>> begin

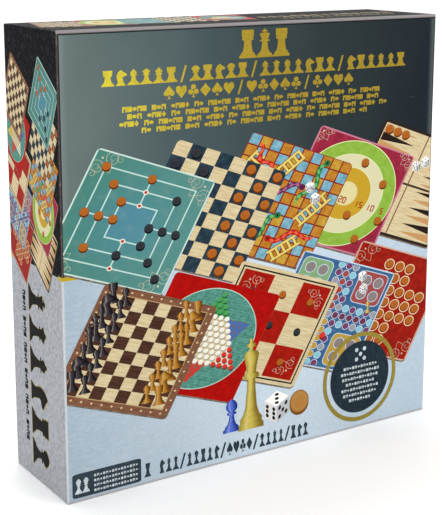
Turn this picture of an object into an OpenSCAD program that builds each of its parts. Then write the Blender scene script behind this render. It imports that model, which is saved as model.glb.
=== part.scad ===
// Games compendium box: a telescoping cardboard lid and base that hold a moulded tray of
// playing pieces, a stack of double-sided boards and a rules booklet.
// Every piece is drawn as the box lies on a table, with its back down and its cover up, and
// stand_up() then tips the whole set onto its lower edge, with the cover facing -Y.

/* [Box] */
// Width and height of the square box
face = 267; // [252:1:320]
// Depth of the closed box, from cover to back
depth = 70; // [68:1:90]
// Thickness of the greyboard in lid and base
board_t = 1.8; // [1.2:0.1:2.4]
// Thickness of the printed paper wrap
paper_t = 0.3; // [0.2:0.05:0.5]
// Radius that the paper takes round the box's edges
edge_r = 1; // [0.6:0.1:2]
// Width of the paper turned in over each rim
turn_in = 15; // [8:1:25]
// Gap all round between the base's walls and the lid's walls
lid_fit = 0.4; // [0.2:0.1:1]
// How far the base's back stands out of the lid's rim
reveal = 0.6; // [0:0.1:3]
// Gap between the base's rim and the inside of the lid's panel
rim_gap = 0.5; // [0.2:0.1:3]
// Leg of the paper stays that tie the board corners
stay_leg = 18; // [10:1:30]
// Headroom between the booklet and the inside of the lid's panel
lid_headroom = 1; // [0.5:0.1:3]

/* [Boards and booklet] */
// Room between a square playing board and the walls of the base
board_play = 6.6; // [2:0.2:20]
// Corner radius of a playing board
play_corner = 8; // [3:1:20]
// Thickness of a playing board's greyboard core
core_t = 1.8; // [1:0.1:2]
// Thickness of the printed sheet on each face of a playing board
sheet_t = 0.2; // [0.1:0.05:0.3]
// Width of the closed booklet, across from its spine
booklet_w = 148; // [105:1:200]
// Height of the booklet along its spine
booklet_l = 210; // [148:1:240]
// Thickness of the booklet's block of pages
pages_t = 1.6; // [1:0.1:2.2]
// Thickness of the booklet's cover paper
cover_t = 0.3; // [0.2:0.05:0.4]
// Length of the staple bars along the spine
staple_len = 12; // [8:1:20]
// Diameter of the staple wire
staple_d = 0.5; // [0.4:0.05:0.7]

/* [Tray] */
// Thickness of the moulded tray's sheet
tray_t = 1; // [0.6:0.1:1.2]
// Width of the ridges between the tray's wells
ridge = 9; // [5:0.5:10]
// Corner radius of the wells
well_corner = 4; // [2:0.5:8]
// Play beside the outermost pieces in a well
well_play = 0.6; // [0.4:0.1:1]
// Headroom over the tallest piece in each well
well_headroom = 2.5; // [1:0.1:3]
// Gap between the tray, or the boards, and the walls of the base
wall_gap = 0.6; // [0.4:0.1:1]
// Gap left under each loose layer and each playing piece
seat = 0.2; // [0.1:0.05:0.3]

/* [Chess pieces] */
// Spacing of the chess pieces in their wells
chess_pitch = 23; // [20:0.5:23.5]
// Height of the king
king_h = 39; // [36:1:46]
// Radius of the king's foot
king_r = 8.6; // [8:0.1:9.8]

/* [Counters, pawns and dice] */
// Diameter of a draughts counter
counter_d = 24; // [18:0.5:25]
// Thickness of a draughts counter
counter_t = 5.4; // [3:0.1:5.5]
// Height of a pawn
pawn_h = 25; // [18:1:30]
// Radius of a pawn's foot
pawn_r = 7; // [5:0.1:9]
// Height of a star-game peg
peg_h = 17; // [12:1:22]
// Radius of a star-game peg's foot
peg_r = 4.2; // [3:0.1:5]
// Side of a die
die = 12; // [9:0.5:12.5]
// Gap between two pawns, foot to foot, across their well
pawn_gap = 14; // [8:0.5:16]
// Gap between two pegs, foot to foot, across their well
peg_gap = 3.6; // [2:0.1:5]
// Gap between two dice in their well
die_gap = 1; // [0.5:0.1:2]

/* [Hidden] */
$fn = 48;
cut = 1;              // how far a cutting shape runs past what it cuts
sink = 0.5;           // how far a knight's head is sunk into its plinth

BOARDS = 5;
COUNTERS = 15;
CHESS_KINDS = ["king", "queen", "bishop", "knight", "rook", "pawn"];
CHESS_SIDES = ["black", "tan"];
PAWN_COLOURS = ["red", "blue", "yellow", "green"];
PEG_COLOURS = ["white", "red", "green", "yellow", "blue", "purple"];
DICE = 5;
DICE_COLS = 2;
DICE_ROWS = 3;
function tint(name) =
    name == "black" ? "#2b2a2c" : name == "tan" ? "#c8a24a" : name == "red" ? "#c0241c" :
    name == "blue" ? "#3550c4" : name == "yellow" ? "#e3c02c" : name == "green" ? "#2f9a4c" :
    name == "purple" ? "#7b3f8c" : name == "orange" ? "#d9772b" : "#ece6d6";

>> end

Stated task >> Answer with one number: how many lines in the listing hold "that".

Finished task >> 4